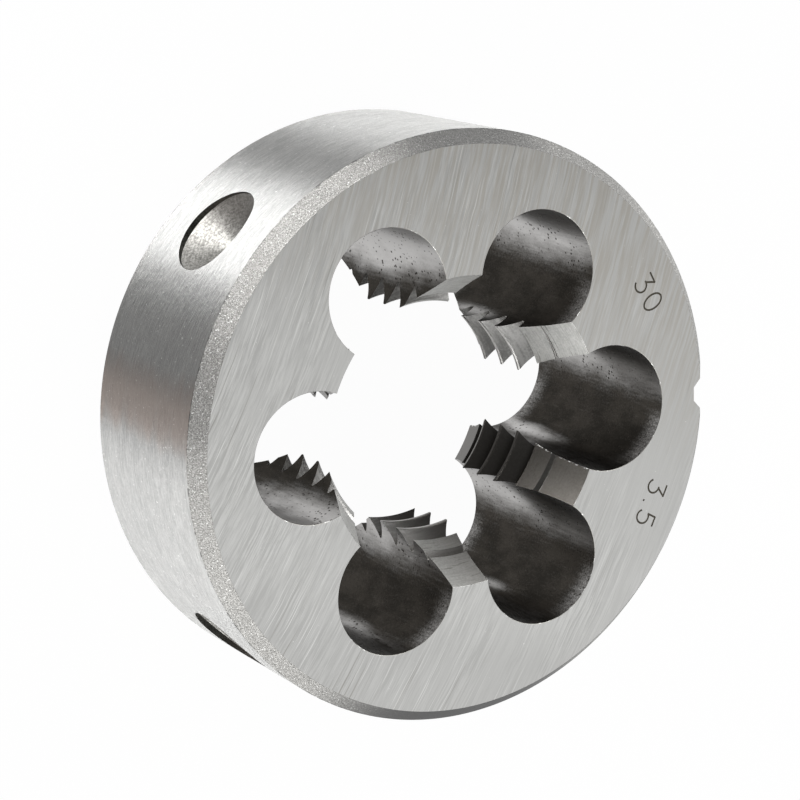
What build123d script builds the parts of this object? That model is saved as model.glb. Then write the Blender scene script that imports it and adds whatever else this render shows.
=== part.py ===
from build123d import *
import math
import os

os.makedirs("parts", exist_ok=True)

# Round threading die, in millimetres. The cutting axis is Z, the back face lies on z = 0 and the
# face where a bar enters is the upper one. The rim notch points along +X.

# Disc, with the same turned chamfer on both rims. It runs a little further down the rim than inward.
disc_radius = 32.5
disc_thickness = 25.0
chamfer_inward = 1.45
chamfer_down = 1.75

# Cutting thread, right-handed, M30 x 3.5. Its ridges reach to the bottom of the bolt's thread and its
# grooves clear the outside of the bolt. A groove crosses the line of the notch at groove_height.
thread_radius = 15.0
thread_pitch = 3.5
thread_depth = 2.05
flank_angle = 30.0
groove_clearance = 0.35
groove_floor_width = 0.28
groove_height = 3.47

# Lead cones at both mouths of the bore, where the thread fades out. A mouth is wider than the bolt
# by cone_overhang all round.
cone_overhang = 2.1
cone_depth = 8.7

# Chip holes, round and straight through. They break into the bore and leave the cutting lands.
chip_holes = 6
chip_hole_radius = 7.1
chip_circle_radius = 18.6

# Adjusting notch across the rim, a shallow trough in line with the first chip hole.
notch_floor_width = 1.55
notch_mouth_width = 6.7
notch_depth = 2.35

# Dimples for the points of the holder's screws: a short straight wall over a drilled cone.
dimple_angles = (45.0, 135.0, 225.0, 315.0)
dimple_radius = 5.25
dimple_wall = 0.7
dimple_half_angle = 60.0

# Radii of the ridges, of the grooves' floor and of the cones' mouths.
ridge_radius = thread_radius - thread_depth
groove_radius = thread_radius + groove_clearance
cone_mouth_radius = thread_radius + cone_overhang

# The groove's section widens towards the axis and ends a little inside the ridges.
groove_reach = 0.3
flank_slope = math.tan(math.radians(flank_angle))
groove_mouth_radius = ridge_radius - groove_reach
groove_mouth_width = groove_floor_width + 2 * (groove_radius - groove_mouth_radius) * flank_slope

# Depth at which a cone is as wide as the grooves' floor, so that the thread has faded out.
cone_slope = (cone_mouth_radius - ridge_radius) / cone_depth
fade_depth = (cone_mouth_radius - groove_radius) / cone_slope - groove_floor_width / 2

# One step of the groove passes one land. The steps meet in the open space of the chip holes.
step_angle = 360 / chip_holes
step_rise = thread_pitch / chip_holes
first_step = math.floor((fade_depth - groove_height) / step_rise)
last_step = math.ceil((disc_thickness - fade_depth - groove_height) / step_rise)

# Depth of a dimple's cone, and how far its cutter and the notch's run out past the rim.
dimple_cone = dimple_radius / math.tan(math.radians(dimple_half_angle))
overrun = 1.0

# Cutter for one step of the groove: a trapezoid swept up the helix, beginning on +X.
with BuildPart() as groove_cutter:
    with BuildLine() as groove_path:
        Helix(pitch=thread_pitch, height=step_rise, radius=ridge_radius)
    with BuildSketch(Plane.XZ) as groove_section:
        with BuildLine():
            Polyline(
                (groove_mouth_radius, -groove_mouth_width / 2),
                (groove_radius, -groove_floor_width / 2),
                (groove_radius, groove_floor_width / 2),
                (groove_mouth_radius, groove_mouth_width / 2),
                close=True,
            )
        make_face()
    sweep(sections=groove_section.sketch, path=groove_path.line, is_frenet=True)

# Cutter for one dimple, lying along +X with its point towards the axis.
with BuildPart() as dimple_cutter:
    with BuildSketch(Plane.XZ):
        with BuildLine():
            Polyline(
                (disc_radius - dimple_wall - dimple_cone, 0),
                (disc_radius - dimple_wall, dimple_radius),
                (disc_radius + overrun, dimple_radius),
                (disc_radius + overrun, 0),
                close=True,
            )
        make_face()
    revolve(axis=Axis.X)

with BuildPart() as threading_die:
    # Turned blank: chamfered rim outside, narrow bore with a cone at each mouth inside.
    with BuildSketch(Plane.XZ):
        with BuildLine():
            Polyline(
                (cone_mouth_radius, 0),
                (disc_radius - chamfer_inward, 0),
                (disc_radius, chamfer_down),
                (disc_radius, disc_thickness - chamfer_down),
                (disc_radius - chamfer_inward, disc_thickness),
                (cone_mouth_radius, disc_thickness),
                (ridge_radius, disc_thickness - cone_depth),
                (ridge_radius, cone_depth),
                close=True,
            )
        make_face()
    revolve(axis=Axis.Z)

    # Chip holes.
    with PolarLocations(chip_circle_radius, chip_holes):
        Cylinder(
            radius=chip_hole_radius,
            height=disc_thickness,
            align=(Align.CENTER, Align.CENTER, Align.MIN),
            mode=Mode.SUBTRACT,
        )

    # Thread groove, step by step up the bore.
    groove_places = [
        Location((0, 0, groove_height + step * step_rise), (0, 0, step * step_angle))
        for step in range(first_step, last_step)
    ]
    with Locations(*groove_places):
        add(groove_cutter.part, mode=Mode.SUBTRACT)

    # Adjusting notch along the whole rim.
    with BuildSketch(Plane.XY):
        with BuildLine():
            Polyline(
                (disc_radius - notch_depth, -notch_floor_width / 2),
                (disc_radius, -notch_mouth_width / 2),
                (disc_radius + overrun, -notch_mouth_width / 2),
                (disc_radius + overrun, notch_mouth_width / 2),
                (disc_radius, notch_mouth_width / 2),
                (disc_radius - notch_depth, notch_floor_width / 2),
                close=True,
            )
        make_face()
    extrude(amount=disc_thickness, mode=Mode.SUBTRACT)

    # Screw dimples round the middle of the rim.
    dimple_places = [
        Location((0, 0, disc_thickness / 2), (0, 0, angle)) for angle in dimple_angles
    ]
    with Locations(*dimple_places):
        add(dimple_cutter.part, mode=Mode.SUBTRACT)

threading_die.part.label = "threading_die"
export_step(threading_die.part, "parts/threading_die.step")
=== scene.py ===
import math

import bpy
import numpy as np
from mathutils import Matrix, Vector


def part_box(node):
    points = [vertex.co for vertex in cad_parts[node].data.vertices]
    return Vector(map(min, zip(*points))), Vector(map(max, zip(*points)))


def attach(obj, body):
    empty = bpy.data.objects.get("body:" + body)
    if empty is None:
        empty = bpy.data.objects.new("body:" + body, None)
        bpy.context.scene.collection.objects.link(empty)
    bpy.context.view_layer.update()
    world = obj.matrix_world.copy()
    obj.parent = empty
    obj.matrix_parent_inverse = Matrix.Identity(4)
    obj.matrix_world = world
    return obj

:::

> _WORK INSTRUCTIONS_
Output the lines above verbatim and in full.

> _EXERCISE RESULT_
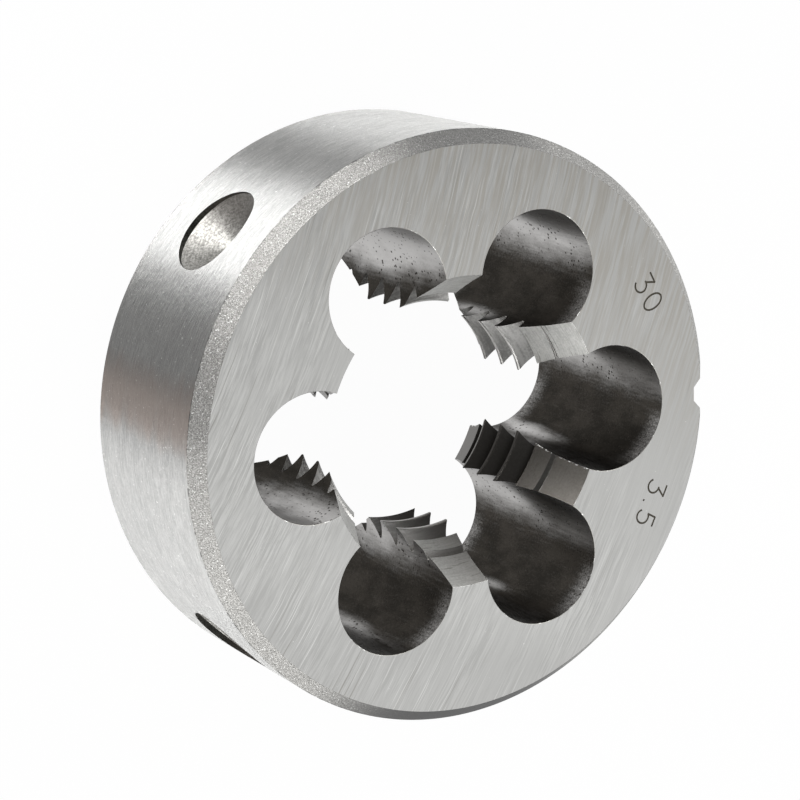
What build123d script builds the parts of this object? That model is saved as model.glb. Then write the Blender scene script that imports it and adds whatever else this render shows.
=== part.py ===
from build123d import *
import math
import os

os.makedirs("parts", exist_ok=True)

# Round threading die, in millimetres. The cutting axis is Z, the back face lies on z = 0 and the
# face where a bar enters is the upper one. The rim notch points along +X.

# Disc, with the same turned chamfer on both rims. It runs a little further down the rim than inward.
disc_radius = 32.5
disc_thickness = 25.0
chamfer_inward = 1.45
chamfer_down = 1.75

# Cutting thread, right-handed, M30 x 3.5. Its ridges reach to the bottom of the bolt's thread and its
# grooves clear the outside of the bolt. A groove crosses the line of the notch at groove_height.
thread_radius = 15.0
thread_pitch = 3.5
thread_depth = 2.05
flank_angle = 30.0
groove_clearance = 0.35
groove_floor_width = 0.28
groove_height = 3.47

# Lead cones at both mouths of the bore, where the thread fades out. A mouth is wider than the bolt
# by cone_overhang all round.
cone_overhang = 2.1
cone_depth = 8.7

# Chip holes, round and straight through. They break into the bore and leave the cutting lands.
chip_holes = 6
chip_hole_radius = 7.1
chip_circle_radius = 18.6

# Adjusting notch across the rim, a shallow trough in line with the first chip hole.
notch_floor_width = 1.55
notch_mouth_width = 6.7
notch_depth = 2.35

# Dimples for the points of the holder's screws: a short straight wall over a drilled cone.
dimple_angles = (45.0, 135.0, 225.0, 315.0)
dimple_radius = 5.25
dimple_wall = 0.7
dimple_half_angle = 60.0

# Radii of the ridges, of the grooves' floor and of the cones' mouths.
ridge_radius = thread_radius - thread_depth
groove_radius = thread_radius + groove_clearance
cone_mouth_radius = thread_radius + cone_overhang

# The groove's section widens towards the axis and ends a little inside the ridges.
groove_reach = 0.3
flank_slope = math.tan(math.radians(flank_angle))
groove_mouth_radius = ridge_radius - groove_reach
groove_mouth_width = groove_floor_width + 2 * (groove_radius - groove_mouth_radius) * flank_slope

# Depth at which a cone is as wide as the grooves' floor, so that the thread has faded out.
cone_slope = (cone_mouth_radius - ridge_radius) / cone_depth
fade_depth = (cone_mouth_radius - groove_radius) / cone_slope - groove_floor_width / 2

# One step of the groove passes one land. The steps meet in the open space of the chip holes.
step_angle = 360 / chip_holes
step_rise = thread_pitch / chip_holes
first_step = math.floor((fade_depth - groove_height) / step_rise)
last_step = math.ceil((disc_thickness - fade_depth - groove_height) / step_rise)

# Depth of a dimple's cone, and how far its cutter and the notch's run out past the rim.
dimple_cone = dimple_radius / math.tan(math.radians(dimple_half_angle))
overrun = 1.0

# Cutter for one step of the groove: a trapezoid swept up the helix, beginning on +X.
with BuildPart() as groove_cutter:
    with BuildLine() as groove_path:
        Helix(pitch=thread_pitch, height=step_rise, radius=ridge_radius)
    with BuildSketch(Plane.XZ) as groove_section:
        with BuildLine():
            Polyline(
                (groove_mouth_radius, -groove_mouth_width / 2),
                (groove_radius, -groove_floor_width / 2),
                (groove_radius, groove_floor_width / 2),
                (groove_mouth_radius, groove_mouth_width / 2),
                close=True,
            )
        make_face()
    sweep(sections=groove_section.sketch, path=groove_path.line, is_frenet=True)

# Cutter for one dimple, lying along +X with its point towards the axis.
with BuildPart() as dimple_cutter:
    with BuildSketch(Plane.XZ):
        with BuildLine():
            Polyline(
                (disc_radius - dimple_wall - dimple_cone, 0),
                (disc_radius - dimple_wall, dimple_radius),
                (disc_radius + overrun, dimple_radius),
                (disc_radius + overrun, 0),
                close=True,
            )
        make_face()
    revolve(axis=Axis.X)

with BuildPart() as threading_die:
    # Turned blank: chamfered rim outside, narrow bore with a cone at each mouth inside.
    with BuildSketch(Plane.XZ):
        with BuildLine():
            Polyline(
                (cone_mouth_radius, 0),
                (disc_radius - chamfer_inward, 0),
                (disc_radius, chamfer_down),
                (disc_radius, disc_thickness - chamfer_down),
                (disc_radius - chamfer_inward, disc_thickness),
                (cone_mouth_radius, disc_thickness),
                (ridge_radius, disc_thickness - cone_depth),
                (ridge_radius, cone_depth),
                close=True,
            )
        make_face()
    revolve(axis=Axis.Z)

    # Chip holes.
    with PolarLocations(chip_circle_radius, chip_holes):
        Cylinder(
            radius=chip_hole_radius,
            height=disc_thickness,
            align=(Align.CENTER, Align.CENTER, Align.MIN),
            mode=Mode.SUBTRACT,
        )

    # Thread groove, step by step up the bore.
    groove_places = [
        Location((0, 0, groove_height + step * step_rise), (0, 0, step * step_angle))
        for step in range(first_step, last_step)
    ]
    with Locations(*groove_places):
        add(groove_cutter.part, mode=Mode.SUBTRACT)

    # Adjusting notch along the whole rim.
    with BuildSketch(Plane.XY):
        with BuildLine():
            Polyline(
                (disc_radius - notch_depth, -notch_floor_width / 2),
                (disc_radius, -notch_mouth_width / 2),
                (disc_radius + overrun, -notch_mouth_width / 2),
                (disc_radius + overrun, notch_mouth_width / 2),
                (disc_radius, notch_mouth_width / 2),
                (disc_radius - notch_depth, notch_floor_width / 2),
                close=True,
            )
        make_face()
    extrude(amount=disc_thickness, mode=Mode.SUBTRACT)

    # Screw dimples round the middle of the rim.
    dimple_places = [
        Location((0, 0, disc_thickness / 2), (0, 0, angle)) for angle in dimple_angles
    ]
    with Locations(*dimple_places):
        add(dimple_cutter.part, mode=Mode.SUBTRACT)

threading_die.part.label = "threading_die"
export_step(threading_die.part, "parts/threading_die.step")
=== scene.py ===
import math

import bpy
import numpy as np
from mathutils import Matrix, Vector


def part_box(node):
    points = [vertex.co for vertex in cad_parts[node].data.vertices]
    return Vector(map(min, zip(*points))), Vector(map(max, zip(*points)))


def attach(obj, body):
    empty = bpy.data.objects.get("body:" + body)
    if empty is None:
        empty = bpy.data.objects.new("body:" + body, None)
        bpy.context.scene.collection.objects.link(empty)
    bpy.context.view_layer.update()
    world = obj.matrix_world.copy()
    obj.parent = empty
    obj.matrix_parent_inverse = Matrix.Identity(4)
    obj.matrix_world = world
    return obj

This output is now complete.